In a discussion of how taxes diminish a nation’s “opulence”, Smith has some interesting observations on the drinking habits of Europeans:

Man is an anxious animal and must have his care swept off by something that can exhilarate the spirits. It is alledged that this tax upon beer is an artificial security against drunkeness, but if we attend to it, we shall find that it by no means prevents it. In countries where strong liquors are cheap, as in France and Spain, the people are generally sober. But in northern countries, where they are dear, they do not get drunk with beer but with spirituous liquors. No body presses his friend to a glass of beer unless he choose it.

From the above we may observe that whatever police tends to raise the market price above the natural, tends to diminish public opulence. Dearness and scarceity are in effect the same thing. When commodities are in abundance, they can be sold to the inferiour ranks of people, who can afford to give less for them, but not if they are scarce. So far therefore as goods are a conveniencey to the society, the society lives less happy when only the few can possess them. Whatever therefore keeps goods above their natural price for a permanencey, diminishes nations opulence. Such are:

1st. All taxes upon industry, upon leather, and upon shoes, which people grudge most, upon salt, beer, or whatever is the strong drink of the country, for no country wants some kind of it. Man is an anxious animal and must have his care swept off by something that can exhilarate the spirits. It is alledged that this tax upon beer is an artificial security against drunkeness, but if we attend to it, that it by no means prevents it. In countries where strong liquors are cheap, as in France and Spain, the people are generally sober. But in northern countries, where they are dear, they do not get drunk with beer but with spirituous liquors. No body presses his friend to a glass of beer unless he choose it.
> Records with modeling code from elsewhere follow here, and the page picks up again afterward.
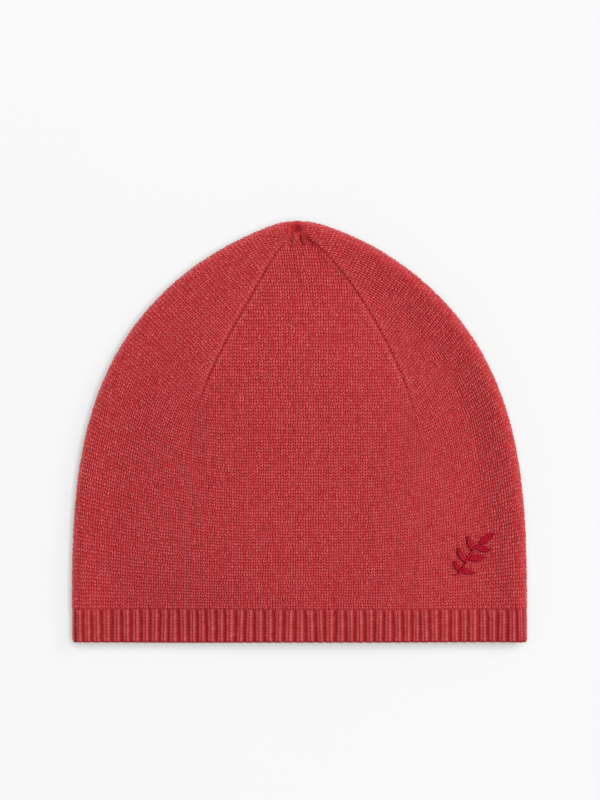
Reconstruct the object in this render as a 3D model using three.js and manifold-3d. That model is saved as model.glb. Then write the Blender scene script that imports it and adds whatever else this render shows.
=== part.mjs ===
// A knitted pull-on beanie, laid flat on its back panel with the front panel up.
// The crown is one plain-knit shell of four gores, narrowed along four shaping lines that meet at the tip.
// A one-by-one ribbed hem closes its open edge, and a small raised sprig is embroidered low on the front.
// Millimetres. +Y runs from the hem to the crown, +Z is up, and the origin is the middle of the
// footprint, on the surface that the beanie lies on.
import * as THREE from "three";
import { mergeVertices } from "three/addons/utils/BufferGeometryUtils.js";
import Module from "manifold-3d";

// Overall sizes of the beanie as it lies flat.
const hemWidth = 235;
const bodyHeight = 217.5;
const ribHeight = 17;
const foldRadius = 6.5; // outside radius of the rolled side folds, half the thickness at the edge

// Knit thicknesses and the rib's corrugation.
const jerseyWall = 2.2;
const ribWall = 3.1; // crest to the far side's crest
const ribGroove = 0.9;
const ribInset = 0.2; // how far the rib's crests lie under the jersey's face
const ribCount = 98;
const hemRound = 1.1; // rounding of the cast-on edge
const pieceGap = 0.3;

// Outline of the crown, a superellipse: 1 - (1 - fall)^crownShoulder = reach^crownPoint, in shares.
const crownShoulder = 3.44;
const crownPoint = 1.45;

// The four shaping lines, seen on the front as two lines that run down from the tip.
const shapingDepth = 125; // how far below the tip they start to narrow the gores
const shapingCurve = 1.6;
const shapingEase = 4; // how slowly they part at the tip
const frontGoreHalf = 62.5; // half the width of the front gore below the shaping
const goreShift = 3.2; // the beanie lies turned by this much, front to the right and back to the left
const goreShiftReach = 55;
const foldStretch = 1.7; // how the courses rise towards the folds
const courseBend = 0.3; // how softly the courses bend at a gore's edge below the shaping
const seamDip = 0.6;
const seamDipReach = 2.5;

// The tip is drawn together just in front of the top fold.
const tipDrop = 3.6;
const tipReach = 14;
const tipSideways = -0.8;
const tipDimple = 1.3;
const tipDimpleReach = 3.2;
const tipRun = 0.85;

// Relief of the front panel over its rolled rim.
const domeRise = 3.6;
const domeStart = 14; // distance in from the fold
const domeEnd = 75;
const rimDip = 0.5;
const rimDipReach = 6;
const hemSag = 0.45; // share of the dome that is lost at the open edge
const hemSagReach = 28;

// The embroidered sprig, low on the wearer's left.
const sprigFromFold = 30; // from the hem's side fold in to the sprig's middle
const sprigUp = 44; // from the hem's edge
const sprigThick = 0.9;
const sprigGap = 0.4; // over the knit's coarse facets
const stemSpan = 14;
const stemWidth = 1.3;
const leafLength = 8.4;
const leafWidth = 3.3;

// Mesh steps.
const crownRows = 26;
const crownRowCrowding = 1.6; // rows crowd towards the tip
const outlineSteps = 400;
const foldAngles = [30, 60, 90]; // degrees round the rolled fold
const goreShares = [0, 0.34, 0.67, 0.93, 1]; // columns from a gore's middle to its edge

// What follows from the sizes.
const halfHem = hemWidth / 2;
const topY = bodyHeight / 2;
const foldArc = (foldRadius * Math.PI) / 2;
const rollSurplus = foldArc - foldRadius;
const frontLine = bodyHeight + rollSurplus; // tip to hem over the fold and down the front
const ribStart = frontLine - ribHeight;
const tipRoll = foldRadius * Math.acos(1 - tipDrop / foldRadius);

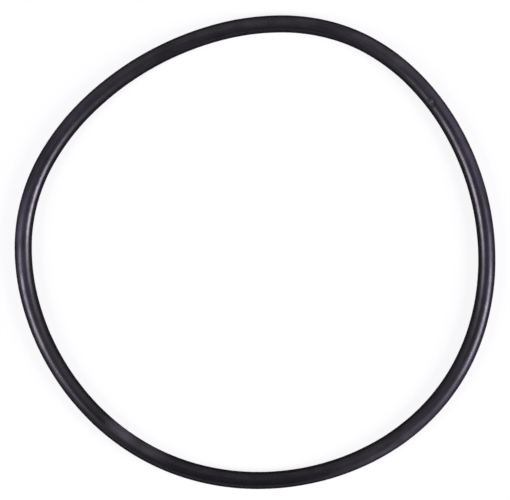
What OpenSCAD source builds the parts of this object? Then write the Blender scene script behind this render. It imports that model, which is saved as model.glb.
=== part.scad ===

2dly. Monopolies also destroy public opulence. The price of the monopolized goods is raised above what is sufficient for encourageing the labour. When only a certain person or persons have the liberty of importing a commodity, there is less of it imported than would otherwise be: the price of it is therefore higher, and fewer people supported by it. It is the concurrence of different labourer[er]s which always brings down the price. In monopolies such as the Hudson’s Bay and East India companies | the people engaged in them make the price what they please.

3dly. Exclusive priviledges of corporations have the same effect. The butchers and bakers raise the price of their goods as they please, because none but their own corporation is allowed to sell in the market, and therefore their meat must be taken, whether good or not. On this account there is always required a magistrate to fix the prices. For any free commodity, such as broad cloth, there is no occasion for this, but it is necessary with bakers, who may agree among themselves to make the quantity and price what they please. Even a magistrate is not a good enough expedient for this, as he must always settle the price at the outside, else the remedy must be worse than the disease, for no body would apply to these businesses and a famine would ensue. On this account bakers and brewers have always profitable trades.

As what rises the market price above the natural one diminishes public opulence, so what brings it down below it has the same effect.

About this Quotation:

In our wanderings through the texts on the OLL website we have come across a surprising number of references to food and drink. Here is one by Adam Smith and we also have found a discussion by David Hume on turkeys (an obvious choice for a Thanksgiving Day quote) and Desiderius Erasmus on the importance of having Philosophers of the Kitchen. Now we have an Economist in the Bar.